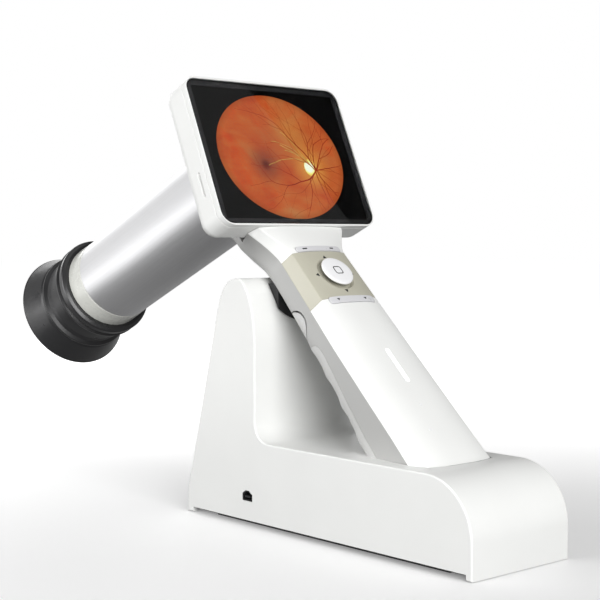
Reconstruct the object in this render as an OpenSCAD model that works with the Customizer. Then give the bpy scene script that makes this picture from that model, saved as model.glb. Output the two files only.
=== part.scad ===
// Handheld digital ophthalmoscope standing in its charging dock.
// Millimetres, +Z up, origin at the middle of the dock's underside, +X towards the dock's toe.

/* [Dock] */
// Length of the dock
dock_len = 190; // [180:1:200]
// Width of the dock
dock_w = 62.4; // [60:0.2:66]
// Height of the tower's ridge
tower_h = 118.6; // [118:0.2:119]
// Height of the foot's flat top
foot_h = 41; // [40.6:0.2:41.4]
// Wall thickness of the dock
dock_wall = 2.4; // [2:0.1:3]

/* [Head] */
// Backward tilt of the screen from vertical, in degrees
head_tilt = 24; // [23:0.5:25]
// Width of the screen housing
head_w = 99; // [98:0.5:102]
// Height of the screen housing
head_h = 78.4; // [78:0.2:81]
// Depth of the screen housing
head_d = 20; // [19:0.5:21]

/* [Barrel] */
// Outer radius of the aluminium barrel
barrel_r = 24.4; // [24:0.1:24.8]
// Distance from the screen's face to the barrel's front end
barrel_end = 160.9; // [158:0.1:162]
// Radius of the eyecup's rim
rim_r = 33.7; // [32:0.1:35]
// Distance from the screen's face to the eyecup's rim
rim_at = 213.3; // [212:0.1:216]

/* [Handle] */
// Slope of the handle's front face below horizontal, in degrees
handle_slope = 44.4; // [44:0.1:45]
// Wall thickness of the handle's shells
handle_wall = 2; // [1.8:0.1:2.2]

/* [Keys] */
// Diameter of the navigation disc
nav_d = 17; // [16:0.5:18]
// Length of each key strip
strip_len = 28; // [26:0.5:29]

/* [Hidden] */
$fn = 64;
eps = 0.01;
far = 200;
seam = 0.15;
run_gap = 0.3;

// Colours
white = [0.95, 0.95, 0.93];
beige = [0.86, 0.84, 0.78];
key_grey = [0.82, 0.82, 0.86];
black = [0.06, 0.06, 0.065];
steel = [0.62, 0.63, 0.65];
board_green = [0.05, 0.3, 0.16];
glass_tint = [0.7, 0.8, 0.85, 0.5];

// Frames of reference
half_len = dock_len / 2;
screen_at = [-57.4, 0, 179.8];
barrel_lift = 0.9;
handle_at = [-29.9, 0, 131.8];
// Direction in which the handset leaves the dock, above horizontal
lift_slope = 57;

module in_head() translate(screen_at) rotate([0, 90 - head_tilt, 0]) children();
module in_barrel(at = 0) in_head() translate([-barrel_lift, 0, -at]) children();
module in_handle() translate(handle_at) rotate([0, handle_slope, 0]) children();
// Extrudes an outline drawn in X and Z, centred on Y
module side_cut(w) rotate([90, 0, 0]) linear_extrude(height = w, center = true) children();

// The handle's front face is crowned: it falls away by this much at its two long edges
crown = 1.7;
// Radius of the handle's two rear corners
rear_corner = 10;

// Geometry helpers
function cubic(a, b, c, d, n) = [for (i = [0:n]) let (t = i / n, u = 1 - t)
    u * u * u * a + 3 * u * u * t * b + 3 * u * t * t * c + t * t * t * d];
function arc(c, r, a0, a1, n) = [for (i = [0:n]) let (a = a0 + (a1 - a0) * i / n)
    c + r * [cos(a), sin(a)]];
function mirrored(pts) = [for (i = [len(pts) - 1:-1:0]) [-pts[i][0], pts[i][1]]];

module rounded_plate(x, y, r, h) {
    linear_extrude(height = h)
        union() {
            square([x - 2 * r, y], center = true);
            square([x, y - 2 * r], center = true);
            for (sx = [-1, 1], sy = [-1, 1])
                translate([sx * (x / 2 - r), sy * (y / 2 - r)]) circle(r);
        }
}

module ring(r_out, r_in, h) {
    difference() {
        cylinder(r = r_out, h = h);
        translate([0, 0, -eps]) cylinder(r = r_in, h = h + 2 * eps);
    }
}

// A screw with its head at z = 0 and its shank pointing up
module screw(head_r, head_h, r, length) {
    difference() {
        cylinder(r = head_r, h = head_h);
        translate([0, 0, -eps]) cylinder(r = head_r * 0.5, h = head_h * 0.5, $fn = 6);
    }
    translate([0, 0, head_h - eps]) cylinder(r = r, h = length - head_h);
}

// A lens with two curved faces, centred on z = 0
module lens(r, edge, bulge) {
    n = 12;
    face = [for (i = [0:n]) [r * i / n, edge / 2 + bulge * (1 - pow(i / n, 2))]];
    back = [for (i = [n:-1:0]) [r * i / n, -edge / 2 - bulge * (1 - pow(i / n, 2))]];
    rotate_extrude() polygon(concat(face, back));
}

// Dock ---------------------------------------------------------------
foot_gap = 2.9;
back_foot = 4.65;
toe_foot = 3;
toe_r = 26;
corner_r = 0.8;
front_wall_x = -41.7;
shell_low = 0.3;

function dock_outline() = concat(
    [[-half_len, shell_low]],
    cubic([-half_len, 9], [-half_len, 14], [-93.6, 16.8], [-92.2, 21.5], 6),
    cubic([-71.6, 99], [-68.9, 109], [-66.4, tower_h], [-55, tower_h], 10),
    cubic([-53.4, tower_h], [-48, 116.5], [front_wall_x - 0.2, 105], [front_wall_x, 86], 10),
    cubic([front_wall_x, 51], [front_wall_x, 45], [-37.8, foot_h], [-31.5, foot_h], 8),
    arc([half_len - toe_r, foot_h - toe_r], toe_r, 90, 0, 14),
    [[half_len, shell_low]]);

module dock_block(shrink) {
    intersection() {
        side_cut(dock_w - 2 * shrink) offset(delta = -shrink) polygon(dock_outline());
        translate([0, 0, -far / 2]) rounded_plate(dock_len - 2 * shrink, dock_w - 2 * shrink,
                                                  corner_r, 2 * far);
    }
}

// The cradle's trough runs along the lift direction
trough_r = 38;
trough_low = [-42.3, 97.3];
module along_lift() {
    translate([trough_low[0], 0, trough_low[1]]) rotate([0, lift_slope - 90, 0]) children();
}
module trough(r) {
    along_lift() translate([trough_r, 0, -60]) cylinder(r = r, h = 140, $fn = 128);
}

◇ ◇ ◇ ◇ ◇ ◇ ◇

* Short problem:
Only the lines from the opening of the material through the line with "dock_wall = 2.4; // [2:0.1:3]" should be echoed, exactly as written.

* Exercise result:
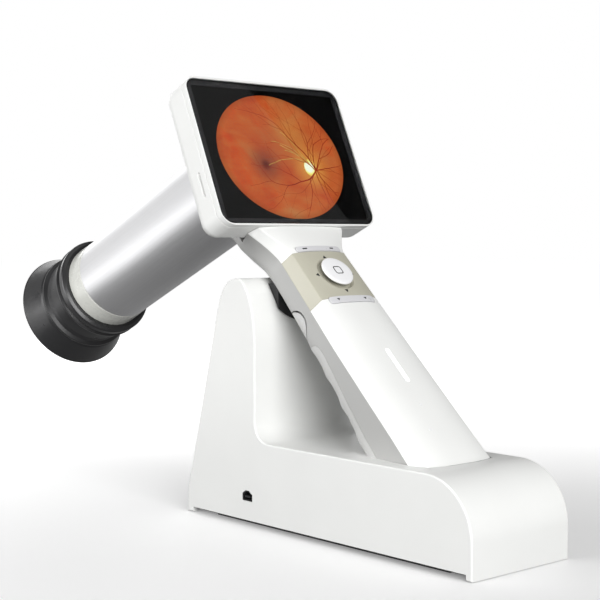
Reconstruct the object in this render as an OpenSCAD model that works with the Customizer. Then give the bpy scene script that makes this picture from that model, saved as model.glb. Output the two files only.
=== part.scad ===
// Handheld digital ophthalmoscope standing in its charging dock.
// Millimetres, +Z up, origin at the middle of the dock's underside, +X towards the dock's toe.

/* [Dock] */
// Length of the dock
dock_len = 190; // [180:1:200]
// Width of the dock
dock_w = 62.4; // [60:0.2:66]
// Height of the tower's ridge
tower_h = 118.6; // [118:0.2:119]
// Height of the foot's flat top
foot_h = 41; // [40.6:0.2:41.4]
// Wall thickness of the dock
dock_wall = 2.4; // [2:0.1:3]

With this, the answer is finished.